自分の希望とか予測といったものとはかけ離れた展開。人生では何度か経験することになるはずです。
僕自身はフォトグラファーになるつもりで努力してきたわけですが、自分の仕事の2/3は写真以外のものが占めています。仕事人生序盤では、自立するために原稿を書くことに必死でしたし、40代からは自分がもっとも苦手と考えてきた経営に携わるようになりました。
そうした思わぬ展開によって、自分の働く意欲が低下したかというと、まったくそのようなことはなかったんですね。ここが不思議なところ。別な活動を行うことで、写真に対する考え方が変わったり、別な角度から物事を見る力がつくようになったのです。写真というものは、被写体を「発見」したり、物事をユニークな角度から「見る」という仕事。自分の仕事の中身が変わる、環境が変化するということは、写真人生にとってプラスになることなのです。
何をすることになってもOK。特に、帯広にUターンしてからは、そんな心境になっています。20年前なら考えられなかったようなことをするようになりました。ビジネス書を書くとか、講演・セミナーの講師を務めるといったようなこと。なぜ、そのようになったのか、実に不思議です。

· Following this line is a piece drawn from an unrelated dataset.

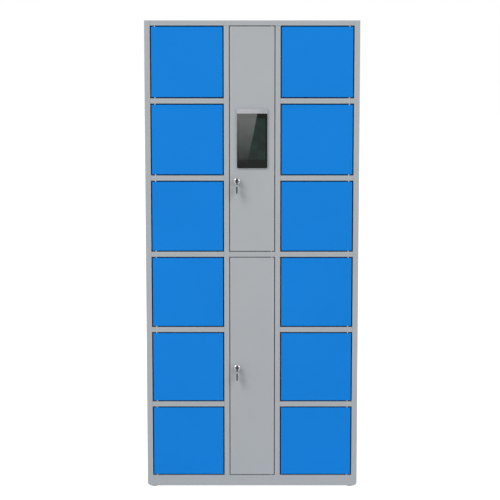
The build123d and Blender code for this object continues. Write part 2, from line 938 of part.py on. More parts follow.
partition = make_partition()
keep("right_partition", partition)
keep("left_partition", mirrored(partition))
shelves = [make_shelf(base_top + (row + 1) * pitch - rail_h) for row in range(rows - 1)]
keep("right_shelves", *shelves)
keep("left_shelves", *[mirrored(shelf) for shelf in shelves])
keep("centre_shelf", make_centre_shelf())
keep("feet", make_feet(), make_foot_nuts())
keep("hinge_pins", make_hinge_pins())

locker_door = make_locker_door()
catch_plate, catch_pin = make_catch()
door_pieces = (locker_door, catch_plate, catch_pin)
housing = make_lock_housing()
screws = make_lock_screws()
latch = make_latch_bolt()
housings = []
all_screws = []
for row in range(rows):
    number = rows - row
    lift = row * pitch
    right_pieces = [raised(piece, lift) for piece in door_pieces]
    keep(f"door_r{number}", *right_pieces)
    keep(f"door_l{number}", *[mirrored(piece) for piece in right_pieces])
    right_latch = raised(latch, lift)
    keep(f"latch_r{number}", right_latch)
    keep(f"latch_l{number}", mirrored(right_latch))
    for pieces, piece in ((housings, housing), (all_screws, screws)):
        right_piece = raised(piece, lift)
        pieces.append(right_piece)
        pieces.append(mirrored(right_piece))
keep("lock_housings", *housings)
keep("lock_screws", *all_screws)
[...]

そんな不思議な体験ができるところに、会社組織のおもしろみがあるといってよいでしょう。フリーの人も不思議体験をすると思いますが、会社員の場合は、自分の希望ではなく、会社の都合で決まることが多いというところに特徴があります。これを肯定的に受け入れると、思わぬ才能が開花することがある。
企業の成長・発展は、社員の成長にかかっていますから、「会社の都合」とはいっても、人数合わせ的な配属や異動を行うことはありません。考え抜いた上で配属が決定される。したがって、会社を信じて新天地で精一杯努力しようと覚悟を決めた人は、かなり高い確率で能力が開発されていくことになるでしょう。
仕事始めの日に配布した「2018年の年頭にあたって」の中で、イノベーションについて書いたのを我が社の社員であれば覚えているでしょう。
イノベーションとは「一見、関係なさそうな事柄を結びつける思考」といわれています。もし、僕が希望通りの職種に就き、学生時代に思い描いていた通りの仕事の仕方をしてきたなら、おそらくイノベーションとは無関係な活動となっていたでしょう。我が社がちょっと変わった商品やユニークな活動を展開できているのは、「一見、関係なさそうな事柄」が社内に数多く存在しているためではないかと思います。
これが仕事どうつながるのか? よくわからないところにイノベーションの種がある。同じように、個人が飛躍的に成長する際にも、意外で関係なさそうな事柄が案外役に立つ。そう考えてもよいでしょう。
ただ、何でもかんでも首を突っ込むとすべてが中途半端になってしまいます。社内の業務に関しては「会社の決定を信じる」ことが大事。自分で意思決定すべき事柄については、「自分の直感を信じる」ことでしょう。直感力がずれている人については、上司のサポートが必要となります。ですから、早めの報連相が欠かせませんね。